You can change your children’s lives and your family environment in just six weeks. Yes…six weeks! A study published in The Journal of Positive Psychology showed how this change occurred in an urban school setting and I think it can work in families as well.
In this study, 152 students in an urban school participated in lessons and activities about the science of gratitude (click here for some ideas). They also shared gratitude with their classmates and teachers through an app provide in the study. Another group of 82 students were only given the app with no lessons on the science of gratitude. A third group of 175 students did not receive the gratitude lessons or the app.
After six weeks, the students who participated in the lessons and used the app gave thanks “more often, more intensely, and to more people” than the other groups. They also:
- reported a stronger sense of gratitude,
- reported an increase in positive emotions,
- reported a decrease in anxiety and other negative emotions,
- reported greater satisfaction with their friendships, and
- reported greater satisfaction with their overall lives.
Six weeks was all it took to improve these students social and emotional well-being! I believe we can have the same results in our families if we commit to a simple six-week program of gratitude.
First, teach our children about the science of gratitude. Read about the impact of gratitude and share what you learn with your children while you sit down to a meal or drive to soccer practice. In other words, teach your children about the science of gratitude during the everyday activities of life. Here are 5 lessons in gratitude from science and the 13 most gratitude activities and exercises to help you get started.
Second, model gratitude. Children always learn from our actions. Let them see you express gratitude to your spouse, other relatives, friends, and coworkers. Let your children experience you expressing gratitude to them.
Third, set a goal to express gratitude to at least one family member every day. You could do this through text or face to face. Or, you might put an envelope for each family member in a common area of the house. Encourage each family member to write a note of encouragement or gratitude for at least one family member each day and secretly put it in their envelope.

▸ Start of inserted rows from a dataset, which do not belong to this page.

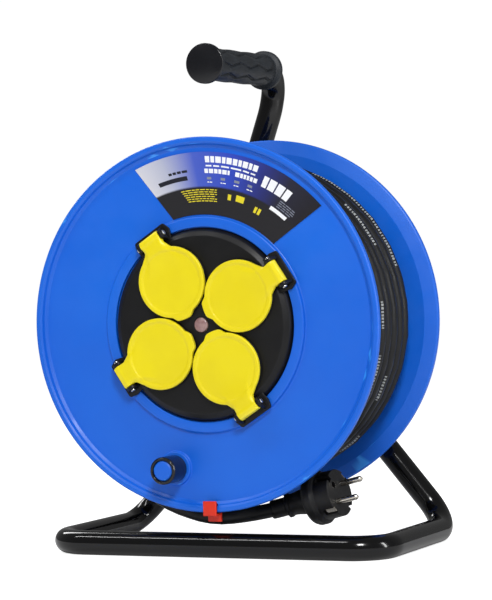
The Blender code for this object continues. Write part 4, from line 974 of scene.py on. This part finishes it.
def make_knob():
    sleeve = fillet([(8.3, -20.6, 0.4), (8.9, -21.4, 0.5), (10.2, -21.4, 0.9),
                     (11.0, -20.0, 0.8), (11.0, 1.2, 0.7), (10.6, 2.2, 0.3), (6.3, 2.2, 0),
                     (6.3, -16.7, 0), (8.3, -16.7, 0)])
    finish_piece("crank_sleeve", lathe(sleeve, 96, KNOB), "black_plastic", "knob",
                 ["knob_sleeve"], look="gloss")
    post = fillet([(0, -21.0, 0), (6.9, -21.0, 0.7), (7.9, -20.2, 0.5), (7.9, -17.1, 0),
                   (6.0, -17.1, 0), (6.0, 7.7, 0), (0, 7.7, 0)])
    finish_piece("crank_post", lathe(post, 72, KNOB), "blue_plastic", "drum", ["knob_post"])


LABEL_OUTER, LABEL_INNER = 138.0, 88.0
LABEL_Y, PRINT_Y = 4.35, 4.27


def label_point(u, v):
    """Label coordinates, 0 to 1 from the left and from the lower edge, as (x, z)."""
    outer = Vector(polar(LABEL_OUTER, 114.8 + (41.8 - 114.8) * u))
    inner = Vector(polar(LABEL_INNER, 106.5 + (45.8 - 106.5) * u))
    return inner.lerp(outer, v)


def label_vertex(bm, u, v, y):
    x, z = label_point(u, v)
    return bm.verts.new((x, y, z))


def make_label():
    bm = bmesh.new()
    layer = bm.loops.layers.uv.new("UVMap")
    columns, rows = 96, 24
    grid = [[label_vertex(bm, i / columns, j / rows, LABEL_Y) for j in range(rows + 1)]
            for i in range(columns + 1)]
    for i in range(columns):
        for j in range(rows):
            face = bm.faces.new((grid[i][j], grid[i + 1][j], grid[i + 1][j + 1],
                                 grid[i][j + 1]))
            corners = ((i, j), (i + 1, j), (i + 1, j + 1), (i, j + 1))
            for loop, (a, b) in zip(face.loops, corners):
                loop[layer].uv = (a / columns, b / rows)
    made = bmesh.ops.extrude_face_region(bm, geom=bm.faces[:])
    back = [v for v in made["geom"] if isinstance(v, bmesh.types.BMVert)]
    bmesh.ops.translate(bm, vec=(0, 0.55, 0), verts=back)
    finish_piece("label_foil", bm, "label_print", "drum", ["label_plate"])


def make_print():
    """Bars and plain shapes that stand in for the label's printing."""
    random.seed(7)
    sets = {ink: bmesh.new() for ink in INKS}

    def bar(bm, u0, u1, v0, v1):
        steps = max(1, int((u1 - u0) * 60))
        low, high = [], []
        for i in range(steps + 1):
            u = u0 + (u1 - u0) * i / steps
            low.append(label_vertex(bm, u, v0, PRINT_Y))
            high.append(label_vertex(bm, u, v1, PRINT_Y))
        skin(bm, [low, high], closed=False)

    def words(ink, u, u1, v0, v1, word, gap):
        """A row of bars about as wide as word, with gaps between them."""
        while u < u1 - word * 0.4:
            end = min(u1, u + word * random.uniform(0.6, 1.3))
            bar(sets["print_" + ink], u, end, v0, v1)
            u = end + gap

    words("white", 0.36, 0.66, 0.83, 0.93, 0.028, 0.006)
    words("white", 0.36, 0.64, 0.765, 0.79, 0.05, 0.01)
    words("white", 0.35, 0.50, 0.66, 0.73, 0.02, 0.005)
    words("white", 0.53, 0.66, 0.66, 0.73, 0.02, 0.005)
    words("white", 0.69, 0.86, 0.65, 0.83, 0.04, 0.008)
    words("dark", 0.06, 0.24, 0.565, 0.635, 0.2, 0.01)
    words("dark", 0.14, 0.25, 0.69, 0.73, 0.03, 0.006)
    for k in range(4):
        u = 0.085 * k
        words("grey", 0.36 + u, 0.40 + u, 0.56, 0.60, 0.03, 0.01)
        words("white", 0.36 + u, 0.40 + u, 0.51, 0.525, 0.015, 0.004)
    for k in range(6):
        v = 0.39 - 0.036 * k
        words("yellow", 0.17 + 0.005 * k, 0.42, v, v + 0.014, 0.03, 0.006)
    words("yellow", 0.50, 0.53, 0.27, 0.36, 0.02, 0.01)
    words("yellow", 0.56, 0.62, 0.28, 0.38, 0.06, 0.01)
    words("yellow", 0.71, 0.76, 0.22, 0.32, 0.025, 0.01)
    words("white", 0.80, 0.93, 0.40, 0.46, 0.15, 0.01)
    for k in range(4):
        v = 0.60 - 0.035 * k
        words("grey", 0.83, 0.95, v, v + 0.013, 0.03, 0.006)
    for ink, bm in sets.items():
        finish_piece(f"label_{ink}", bm, "label_print", "drum", look=ink)


def make_clip():
    outline = [(-2.6, -140.7, 0.7), (-0.5, -140.7, 0.4), (-0.5, -150.3, 0.3),
               (8.3, -150.3, 0.4), (8.3, -146.4, 0.4), (27.4, -146.4, 1.4),
               (27.4, -156.0, 0.8), (25.3, -156.0, 0.6), (25.3, -148.3, 1.0),
               (9.9, -148.3, 0.5), (9.9, -150.9, 0.3), (9.4, -151.8, 0.3),
               (9.4, -158.0, 0.7), (6.6, -158.0, 0.7), (6.6, -152.6, 0.5),
               (-2.6, -152.6, 0.8)]
    bm = bmesh.new()
    prism([(y, z) for y, z in fillet(outline)], -2.8, 8.6, 0.5, bm)
    swap = Matrix(((0, 1, 0, 0), (1, 0, 0, 0), (0, 0, 1, 0), (0, 0, 0, 1)))
    bmesh.ops.transform(bm, matrix=swap, verts=bm.verts)
    finish_piece("rim_clip", bm, "red_plastic", "drum", ["cable_clip"])


# ---- cable and plug ----

CABLE_D = 12.0
LEAD_ROUTE = (
    (-117.4, 22.0, -73.3),
    (-98.3, 19.5, -98.3),
    (-71.8, 17.0, -124.3),
    (-55.0, 15.8, -136.3),
    (-38.2, 15.2, -145.2),
    (-24.0, 15.0, -150.2),
    (-10.0, 15.3, -153.9),
    (3.0, 16.9, -155.3),
    (14.3, 21.3, -154.9),
    (26.0, 29.5, -153.6),
    (36.0, 37.0, -151.9),
    (46.0, 42.4, -149.6),
    (58.2, 44.6, -146.3),
    (69.8, 43.2, -143.4),
)
BOOT_LENGTH = 33.0
OVERLAP = 8  # points of the lead that the cable runs on inside its bend relief


def winding_path():
    """The wound cable, layer by layer, from the core's outlet to the start of the lead."""
    front, rear = 14.6, 128.4
    radii = (90.6, 102.4, 114.2, 125.9)
    turns, outlet_angle = 8.85, 200.0
    points = []
    degrees = outlet_angle
    y = front
    for number, radius in enumerate(radii):
        target = rear if number % 2 == 0 else front
        steps = round(turns * 32)
        start_radius = radii[number - 1] if number else radius
        for k in range(steps):
            t = k / steps
            r = radius - (radius - start_radius) * (1 - smoothstep(0, 0.06, t))
            a = math.radians(degrees + 360 * turns * t)
            wander = 0.9 * math.sin(2.3 * a + number) * smoothstep(0, 0.1, t) * (
                1 - smoothstep(0.9, 1, t))
            points.append(Vector((r * math.cos(a), y + (target - y) * t + wander,
                                  r * math.sin(a))))
        degrees += 360 * turns
        y = target
    return points, degrees % 360


def cable_path():
    wound, degrees = winding_path()
    lead = catmull(LEAD_ROUTE)
    target = math.degrees(math.atan2(lead[0].z, lead[0].x)) % 360
    gap = (target - degrees) % 360
    if gap < 70:
        gap += 360
    last = wound[-1]
    start_r = math.hypot(last.x, last.z)
    end_r = math.hypot(lead[0].x, lead[0].z)
    joint = []
    steps = round(gap / 10)
    for k in range(1, steps):
        t = k / steps
        a = math.radians(degrees + gap * t)
        r = start_r + (end_r - start_r) * smoothstep(0.45, 1.0, t)
        y = last.y + (lead[0].y - last.y) * smoothstep(0, 1, t)
        joint.append(Vector((r * math.cos(a), y, r * math.sin(a))))
    return wound + joint, lead


def boot_split(lead):
    """Index where the cable enters its bend relief."""
    length = 0.0
    for i in range(len(lead) - 1, 0, -1):
        length += (lead[i] - lead[i - 1]).length
        if length >= BOOT_LENGTH:
            return i - 1
    return 0


def make_cable():
    wound, lead = cable_path()
    split = boot_split(lead)
    line = even(wound + lead[:split + OVERLAP], 9.0)
    sides = 20
    bm = bmesh.new()
    layer = bm.loops.layers.uv.new("UVMap")
    rings, along, gone = [], [], 0.0
    for i, (point, (t, _, _)) in enumerate(zip(line, path_frames(line))):
        if i:
            gone += (point - line[i - 1]).length
        along.append(gone)
        outwards = Vector((point.x, 0, point.z)).normalized()
        out = (outwards - outwards.project(t)).normalized()
        side = t.cross(out)
        turn = 0.25 + 0.9 * math.sin(gone / 260.0)
        angles = [2 * math.pi * j / sides + turn for j in range(sides)]
        rings.append([bm.verts.new(point + (out * math.cos(a) + side * math.sin(a))
                                   * CABLE_D / 2) for a in angles])
    for i in range(len(rings) - 1):
        for j in range(sides):
            k = (j + 1) % sides
            face = bm.faces.new((rings[i][j], rings[i][k], rings[i + 1][k], rings[i + 1][j]))
            for loop, (a, v) in zip(face.loops, ((i, j), (i, j + 1), (i + 1, j + 1),
                                                 (i + 1, j))):
                loop[layer].uv = (along[a], (v / sides + 0.5) % 1.0 if v < sides else 0.5)
    bm.faces.new(rings[0][::-1])
    bm.faces.new(rings[-1])
    cable = finish_piece("mains_cable", bm, "cable_rubber", "drum",
                         ["cable_coil", "cable_lead"], look="cable")
    boot = make_boot(lead, split)
    plug = make_plug()


def make_boot(lead, split):
    path = even(lead[split:], 0.8)
    count = len(path) - 1
    length = sum((b - a).length for a, b in zip(path, path[1:]))

    def radius(i, angle):
        s = length * i / count
        sleeve = 6.9 + 0.7 * smoothstep(0, 1.2, s)
        ring = 2.2 * smoothstep(12.5, 13.6, s)
        cone = -0.9 * smoothstep(16.4, 17.4, s) + 2.0 * smoothstep(17.5, length, s)
        return sleeve + ring + cone

    bm = sweep(path, 48, radius)
    return finish_piece("bend_relief", bm, "cable_rubber", "drum", ["plug_boot"], sharp=30)


def plug_matrix():
    rise, forward = math.radians(14.0), 0.12
    across = math.sqrt(1 - forward ** 2)
    axis = Vector((across * math.cos(rise), -forward, across * math.sin(rise)))
    up = (Vector((0, 0, 1)) - axis * axis.z).normalized()
    side = up.cross(axis)
    turn = math.radians(45.0)
    pins = up * math.cos(turn) + side * math.sin(turn)
    matrix = Matrix((-pins.cross(axis), axis, pins)).transposed().to_4x4()
    matrix.translation = Vector((77.5, 42.2, -141.5))
    return matrix


def make_plug():
    matrix = plug_matrix()
    profile = fillet([(0, -7.4, 0), (11.0, -7.4, 1.5), (14.5, -5.0, 2), (20.8, -2.6, 1.2),
                      (22.0, 0.0, 1.0), (22.0, 5.0, 1.2), (20.4, 7.0, 1.0), (19.2, 8.0, 1.0),
                      (19.0, 20.3, 0), (19.0, 21.5, 0.9), (0, 21.5, 0)])
    body = finish_piece("plug_shell", lathe(profile, 96), "cable_rubber", "drum",
                        ["plug_body"], matrix=matrix)
    for side in (-1, 1):
        low, high = sorted((side * 16.4, side * 24))
        slot = rounded_box((low, 11.0, -3.3), (high, 30, 3.3), 0.3)
        cut_away(body, slot, swap_xz(matrix))
        notch = rounded_box((14.6, 9.5, -2.2), (24, 30, 2.2), 0.3)
        turn = Matrix.Rotation(math.radians(90 + 90 * side), 4, "Y")
        cut_away(body, notch, matrix @ turn)
    earth = lathe([(0, 8), (2.6, 8), (2.6, 25), (0, 25)], 32, (9.8, 0))
    cut_away(body, earth, matrix)
    pieces = [body]
    for number, side in ((1, -1), (2, 1)):
        pin = fillet([(0, 12.5, 0), (2.4, 12.5, 0), (2.4, 38.8, 0.8), (1.2, 40.5, 0.6),
                      (0, 40.5, 0)])
        pieces.append(finish_piece(f"plug_pin_fine_{number}", lathe(pin, 40, (0, side * 9.5)),
                                   "nickel", "drum", [f"plug_pin_{number}"], matrix=matrix))
        strip = fillet([(side * 16.2, -2.6, 0.6), (side * 17.6, -2.6, 0.6),
                        (side * 17.6, 2.6, 0.6), (side * 16.2, 2.6, 0.6)])
        pieces.append(finish_piece(f"plug_contact_{number}", prism(strip, 12.8, 21.2, 0.3),
                                   "nickel", "drum", [f"plug_earth_clip_{number}"],
                                   matrix=swap_xz(matrix)))
    return pieces


def swap_xz(matrix):
    """Turns a shape drawn on X to the plug's pin line."""
    return matrix @ Matrix.Rotation(math.radians(-90), 4, "Y")


# ---- CAD nodes that stay as they are ----

def dress_nodes():
    slots = {s["node"]: s["material_slot"] for s in frame["record"]["subparts"]}
    for name, obj in frame["nodes"].items():
        for material_slot in obj.material_slots:
            material_slot.material = LOOKS[SLOT_LOOKS[slots[name]]]


def main():
    for make in (make_camera, make_looks, dress_nodes, make_cable, make_frame_tube, make_grip,
                 make_hub, make_front_half, make_rear_half, make_socket_plate, make_wells,
                 make_lids, make_button, make_knob, make_label, make_print, make_clip,
                 make_studio):
        make()


main()
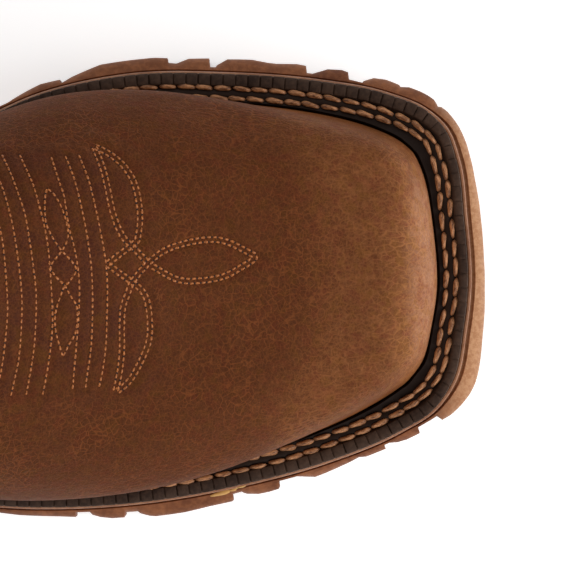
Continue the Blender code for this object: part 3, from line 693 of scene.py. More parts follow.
def thread(name, dark, light, plies, roughness, wear_and_shade=0.6):
    """Twisted thread: slanting plies along each stitch, its ends darkened as painted shade where
    they dip into the leather.
    """
    look = Look(name, dark, roughness, Specular_IOR_Level=0.45)
    uv = look.node("ShaderNodeUVMap", uv_map="thread").outputs[0]
    parts = look.node("ShaderNodeSeparateXYZ", {0: uv})
    slant = look.plus(look.times(parts.outputs[0], plies), parts.outputs[1])
    wave = look.math("SINE", look.times(slant, 2.0 * math.pi * 2.0))
    ridge = look.span(wave, -1.0, 1.0)
    turn = look.times(parts.outputs[1], 2.0 * math.pi)
    round_x = look.times(parts.outputs[0], 1.3)
    round_y = look.times(look.math("COSINE", turn), 0.9)
    round_z = look.times(look.math("SINE", turn), 0.9)
    round_place = look.node("ShaderNodeCombineXYZ", {0: round_x, 1: round_y, 2: round_z}).outputs[0]
    fibre = look.noise(3.2, 4.0, 0.75, round_place)
    share = look.plus(look.times(ridge, 0.35), look.span(fibre, 0.36, 0.66, 0.0, 0.8), clamp=True)
    along = look.math("FRACT", parts.outputs[0])
    middle = look.times(look.times(along, 4.0), look.math("SUBTRACT", 1.0, along))
    # Painted shade: each stitch darkens towards its ends, where it dips into the leather.
    share = look.times(share, look.span(middle, 0.1, 0.9, wear_and_shade, 1.0))
    look.colour(look.mix(share, dark, light))
    look.bump(look.plus(look.times(ridge, 0.5), fibre), 0.0001, 0.8)
    return look.material


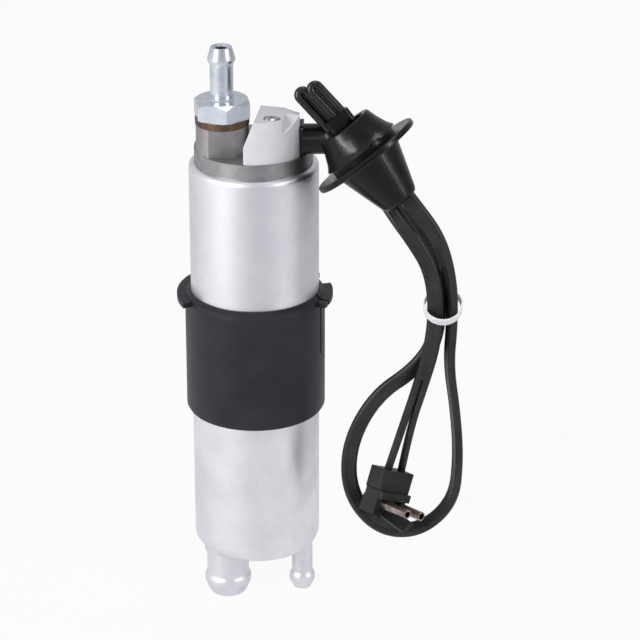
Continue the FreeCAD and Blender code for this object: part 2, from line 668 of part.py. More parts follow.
# cable: two wires from the grommet, down and up and down through the bundle ring, to the plug
def cable():
    save("wire_a", cord(wire_points(1), wire_r))
    save("wire_b", cord(wire_points(-1), wire_r))
    h = bundle_height / 2
    band = tube(bundle_out_r, bundle_in_r, -h, h)
    save("bundle_ring", aimed(band, bundle_at, bundle_axis))


def plug_frame(shape):
    width = plug_up.cross(plug_x).normalize()
    upright = plug_x.cross(width)
    shape.Placement = FreeCAD.Placement(plug_at, FreeCAD.Rotation(plug_x, width, upright, "ZXY"))
    return shape


# two-pole right-angled plug: block, lip, contact wall, side wall and guard, with two tubular contacts
def plug():
    top = box(-plug_front, plug_front, -plug_half, plug_half, -plug_height, 0.0)
    corners = [e for e in top.Edges if e.Length < plug_height + 0.1]
    top = top.makeFillet(0.9, corners)
    lip = box(-3.3, 5.3, -7.3, 7.3, -9.9, -plug_height)
    upright = [e for e in lip.Edges if e.Length < 3.0]
    lip = lip.makeFillet(0.9, upright)
    wall = box(-3.3, 3.4, -7.0, 7.0, contact_z - contact_r - 0.6, -9.9)
    side = box(-3.3, 3.4, -7.3, -2.3, -15.6, -9.9)
    guard = Part.makePolygon([V(2.5, -3.0, -15.5), V(2.5, -2.1, -16.3), V(2.5, 1.5, -12.9), V(2.5, 0.6, -12.1),
                              V(2.5, -3.0, -15.5)])
    guard = Part.Face(guard).extrude(V(12.0, 0, -2.3))
    body = top.fuse(lip).fuse(wall).fuse(side).fuse(guard)
    for y in (-contact_y, contact_y):
        body = body.cut(Part.makeCylinder(contact_r, 20, V(-2.0, y, contact_z), V(1, 0, 0)))
    body = plug_frame(body.removeSplitter())
    for side in (1, -1):
        before, last = wire_points(side)[-2:]
        body = body.cut(Part.makeCylinder(wire_r, (last - before).Length, before, last - before))
    save("cable_plug", body.removeSplitter())
    for name, y in (("a", -contact_y), ("b", contact_y)):
        pin = Part.makeCylinder(contact_r, contact_tip + 2.0, V(-2.0, y, contact_z), V(1, 0, 0))
        pin = pin.cut(Part.makeCylinder(contact_bore_r, contact_tip, V(4.0, y, contact_z), V(1, 0, 0)))
        save("contact_" + name, plug_frame(pin))


# mounting sleeve: rubber, with a collar round the back and a slit
def mounting_sleeve():
    body = lathe([(sleeve_in_r, sleeve_low), (22.0, sleeve_low), (22.9, sleeve_low + 0.4),
                  (sleeve_r, sleeve_low + 1.5), (sleeve_r, collar_low), (23.3, collar_low + 0.4), (23.2, 20.5),
                  (21.9, sleeve_high), (sleeve_in_r, sleeve_high)])
    for middle, half in ((-6.0, 20.0), (120.0, 86.0)):
        body = body.fuse(sector(collar_r, sleeve_in_r + 0.5, collar_low, collar_high, middle, half))
    slit = box(20, 30, -0.5, 0.5, 0.5, 30)
    slit.rotate(V(0, 0, 0), UP, -19.7)
    save("mounting_sleeve", body.cut(slit).removeSplitter())


casing()
inlet_cover()
pump_plates()
rotors()
armature()
stator()
brush_gear()
top_cap()
terminals()
outlet()
check_valve()
relief_valve()
terminal_cover()
cover_screw()
rubber_boot()
grommet()
cable()
plug()
mounting_sleeve()
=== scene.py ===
import math

import bmesh
import bpy
from mathutils import Matrix, Vector


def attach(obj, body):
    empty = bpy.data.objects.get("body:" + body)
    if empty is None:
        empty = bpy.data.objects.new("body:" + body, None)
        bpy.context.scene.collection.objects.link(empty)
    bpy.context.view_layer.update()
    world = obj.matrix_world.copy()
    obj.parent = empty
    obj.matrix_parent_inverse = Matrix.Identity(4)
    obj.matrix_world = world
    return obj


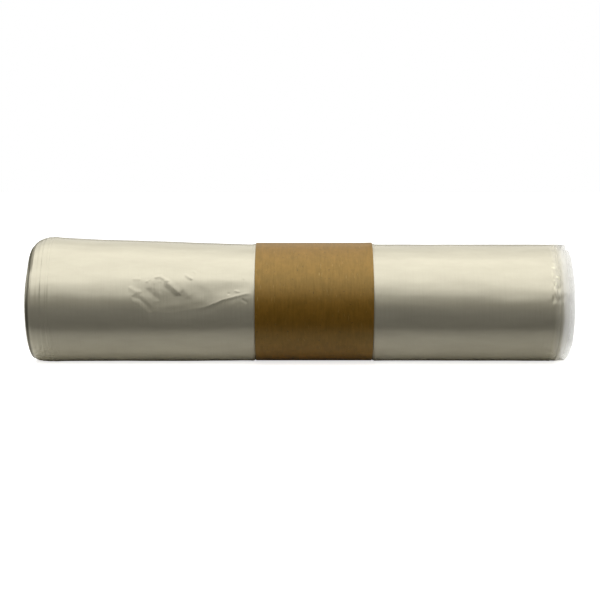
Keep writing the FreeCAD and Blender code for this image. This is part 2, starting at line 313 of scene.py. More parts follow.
# The paper band: faces round it and along it, the glue in its lap, how far the free edge of the lap lifts,
# and how far the edge towards the loose-edge end gapes.
BAND_STEPS, BAND_COLUMNS = 330, 44
GLUE = 0.05 * MM
LAP_LIFT = 0.25 * MM
GAPE = 0.9 * MM

# The floor's side, in metres.
FLOOR_SIZE = 6.0


# Helpers for meshes.


def select_none():
    """Leaves edit mode and deselects every object."""
    if bpy.context.object and bpy.context.object.mode != "OBJECT":
        bpy.ops.object.mode_set(mode="OBJECT")
    bpy.ops.object.select_all(action="DESELECT")


def start_from_vertex(name, place):
    """A new mesh object of one selected vertex, left in edit mode."""
    select_none()
    bpy.ops.mesh.primitive_plane_add(size=MM, location=(0, 0, 0))
    piece = bpy.context.object
    piece.name = piece.data.name = name
    bpy.ops.object.mode_set(mode="EDIT")
    bpy.ops.mesh.select_mode(type="VERT")
    bpy.ops.mesh.select_all(action="SELECT")
    bpy.ops.mesh.merge(type="CENTER")
    bpy.ops.transform.translate(value=place)
    return piece


def extrude_line(points):
    """Extrudes the selected vertex along a line of points."""
    for before, after in zip(points, points[1:]):
        step = Vector(after) - Vector(before)
        bpy.ops.mesh.extrude_region_move(TRANSFORM_OT_translate={"value": step})


def spin_round(steps, height):
    """Spins the selected line once round the roll's axis and closes the seam."""
    bpy.ops.mesh.select_all(action="SELECT")
    bpy.ops.mesh.spin(steps=steps, angle=math.tau, center=(0, 0, height), axis=(1, 0, 0))
    bpy.ops.mesh.select_all(action="SELECT")
    bpy.ops.mesh.remove_doubles(threshold=0.01 * MM)
    bpy.ops.mesh.normals_make_consistent(inside=False)
    bpy.ops.object.mode_set(mode="OBJECT")


def read_points(piece):
    """The piece's vertices as rows of x, y, z."""
    points = np.empty(len(piece.data.vertices) * 3)
    piece.data.vertices.foreach_get("co", points)
    return points.reshape(-1, 3)


def write_points(piece, points):
    """Puts rows of x, y, z back into the piece."""
    piece.data.vertices.foreach_set("co", np.ascontiguousarray(points).ravel())
    piece.data.update()


def apply_modifier(piece, kind, **settings):
    """Adds a modifier with its settings and applies it."""
    select_none()
    bpy.context.view_layer.objects.active = piece
    piece.select_set(True)
    modifier = piece.modifiers.new(kind.title(), kind)
    for key, value in settings.items():
        setattr(modifier, key, value)
    bpy.ops.object.modifier_apply(modifier=modifier.name)


def shade_smooth(piece, angle):
    """Smooth shading, with edges sharper than the angle kept."""
    select_none()
    bpy.context.view_layer.objects.active = piece
    piece.select_set(True)
    bpy.ops.object.shade_smooth_by_angle(angle=angle)


def rough(points, scale, seed):
    """Smooth noise between -1 and 1 at each point. scale holds the size of its waves along x, y and z."""
    shift = Vector((seed * 7.3, seed * 3.1, seed * 5.7))
    return np.array([noise.noise(Vector(point) + shift) for point in points / np.array(scale)])


def around(value, centre, spread):
    """1 at the centre, falling as a bell to both sides."""
    return np.exp(-(((value - centre) / spread) ** 2))


def ease(value, low, high):
    """0 below low, 1 above high, and a smooth rise between them."""
    share = np.clip((value - low) / (high - low), 0.0, 1.0)
    return share * share * (3.0 - 2.0 * share)


# The wound film. along is in metres from the folded end. angle is from level on the front, up over the top.


def film_radius(sizes, along):
    """Radius of the wound film before it settles on the floor."""
    along = np.asarray(along, dtype=float)
    places = [sizes.shoulder_length, sizes.lip_reach, BAND_LOW.x - FOLD_END - 2 * MM]
    radii = [sizes.flare_radius, sizes.lip_radius, sizes.plain_radius]
    spread = np.linspace(-5 * MM, 5 * MM, 11)
    flare = np.mean([np.interp(along + shift, places, radii) for shift in spread], axis=0)
    inset = np.clip(1.0 - along / sizes.shoulder_length, 0.0, 1.0)
    return flare - sizes.shoulder_drop * (1.0 - np.sqrt(1.0 - inset * inset))


def settled_radius(sizes, along, angle):
    """Distance of the surface from the hollow's axis. The flare stands mostly over the top."""
    wide = film_radius(sizes, np.maximum(along, sizes.shoulder_length))
    drop = wide - film_radius(sizes, along)
    # The flare shows a little at the front, and nearly twice over on top, because the floor is under it.
    front = sizes.plain_radius + 0.15 * (wide - sizes.plain_radius)
    top = 2 * wide - sizes.plain_radius - 0.4 * MM * ease(wide, sizes.plain_radius, sizes.flare_radius)
    # The shoulder rounds off most on top and least at the front.
    up = np.sin(angle)
    sink = 0.2 + np.where(up > 0, 1.8, 0.5) * up * up
    return front + (top - front) * ease(up, 0.6, 1.0) - drop * sink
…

Fourth, gather every evening (at supper or before bed) to review the day and identify things for which you are grateful. Write you words and statements of gratitude on a piece of paper. If you shape the paper as leaves, you can tape them onto a wall to make a gratitude tree. If you make the papers two inches by eight inches you can tape them into loops and put the loops together to make a gratitude chain. Or you can simply write them on a piece of paper as a journal. Whatever you choose, record your family gratitude and display it for your family to see.
Keep it up for six weeks. A month and a half, that’s all. Then pay attention to any changes you notice in your family and children. You may find yourself so pleased you want to keep it all going for another six weeks. After all, gratitude will help your family thrive.